ISLAMABAD, Pakistan -- The sudden collapse of the Taliban and its al-Qaida terrorist guests in Afghanistan stunned Pakistani military analysts, who now say the groups' leaders made enormous tactical blunders.
In the end, they say, the Taliban's vaunted courage and military mastery proved a myth. The Taliban and al-Qaida had no strategy, misread the United States' commitment to eradicate terrorism and, these analysts say, thought they could win by fighting yesterday's war -- in which the moujahedeen defeated the Soviet Union, after a decade of combat, in 1989.

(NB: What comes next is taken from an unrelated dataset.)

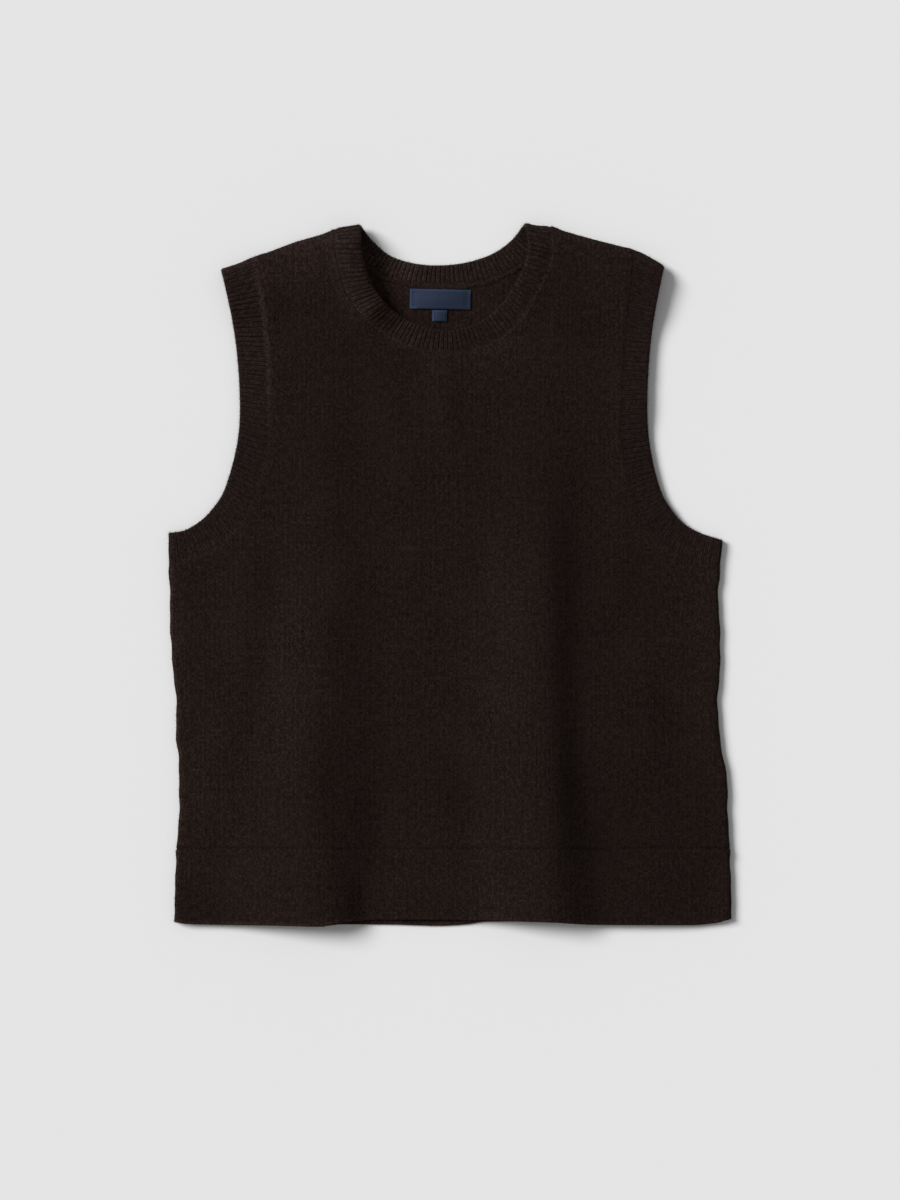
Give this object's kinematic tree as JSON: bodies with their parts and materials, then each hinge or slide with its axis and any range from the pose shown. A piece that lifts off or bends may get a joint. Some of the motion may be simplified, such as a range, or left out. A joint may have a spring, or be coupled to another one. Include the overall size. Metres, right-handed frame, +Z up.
{
  "type": "knitted vest",
  "caption": "Sleeveless knitted vest laid flat, with a round ribbed neckband, ribbed armhole bands and a deep turned-up hem",
  "frame": {"origin": "centre of the vest's outline, on the surface that it lies on", "axes": "+X across the body to the right as seen from above, +Y from the hem to the neck, +Z up from the back to the front"},
  "size_m": [0.5089, 0.6339, 0.0189],
  "materials": {
    "body_knit": "brushed dark brown wool jersey, soft and matt",
    "rib_knit": "dark brown wool one by one rib, matt",
    "label_cloth": "blank woven navy label, slight satin sheen"
  },
  "bodies": {
    "root": {"front_panel": "body_knit", "back_panel": "body_knit", "front_hem": "body_knit", "back_hem": "body_knit", "neckband_front": "rib_knit", "neckband_back": "rib_knit", "armband_left_front": "rib_knit", "armband_left_back": "rib_knit", "armband_right_front": "rib_knit", "armband_right_back": "rib_knit", "neck_label": "label_cloth", "size_label": "label_cloth"}
  },
  "joints": []
}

Only a few months ago, the Taliban, which controlled 90 percent of Afghanistan, appeared in position to defeat the dogged Northern Alliance opposition force and extend its rule across the entire country after five years of civil war.
When alliance leader Ahmed Shah Masoud -- "the Lion of Panjshir" -- was assassinated Sept. 9, a retired Pakistani general recalled, "I said to myself, 'That's the end of the alliance.' Many alliance leaders felt that way too."
Then came Sept. 11. Afghanistan was turned upside down. And within three months, the religious zealots who had promised to stand and fight to the death were destroyed as an effective political or military institution, having been killed or pushed into hiding without digging in for a single decisive battle.
Mullah Mohammed Omar, the reclusive Taliban leader, appeared to be aware of the U.S. reputation of being willing to fight wars but not suffer casualties since its ill-fated experience in Vietnam.
Pakistani analysts believe Omar's game plan was to hunker down and lie low until large numbers of U.S. ground troops were sent into combat. When Taliban and al-Qaida forces, hidden in their fortified mountain caves, inflicted large casualties on them, the Americans would withdraw, the reasoning went. It was a strategy that had worked with the Soviet Union.
"Al-Qaida fought hard at first," said Sayed Mohammed Pahlawan, an anti-Taliban commander in Tora Bora. "But when they found out they were fighting Muslim brothers, not the Americans, they softened and were easily defeated. I think they were disappointed not to fight the Americans."
In the capital, Kabul, the northern cities of Mazar-e-Sharif and Kunduz and the southern stronghold of Kandahar and other places, the Taliban tried to hold ground. The Soviet army had found in the 1980s that such a tactic doesn't work in Afghanistan. It particularly didn't work in 2001, when the United States controlled the skies and, unlike the Soviet Union, didn't have to worry about losing planes to missiles.
Besides, the strength of the Taliban and the anti-Soviet moujahedeen had been as guerrillas, operating in rugged terrain they knew well, not as soldiers who held ground and fought conventional battles.
"To say the Taliban had a strategy gives them too much credit for military sophistication," said Kamal Matinubim, a retired Pakistani general.
The Taliban, Matinubim and others said, was doomed the moment Pakistan pulled the plug on the fundamentalist regime.
That left the Taliban and al-Qaida with no havens, no external supply routes, no friendly neighbors among the countries that surround Afghanistan. On top of that, neither the Taliban nor al-Qaida had a constituency willing to rise up in its support.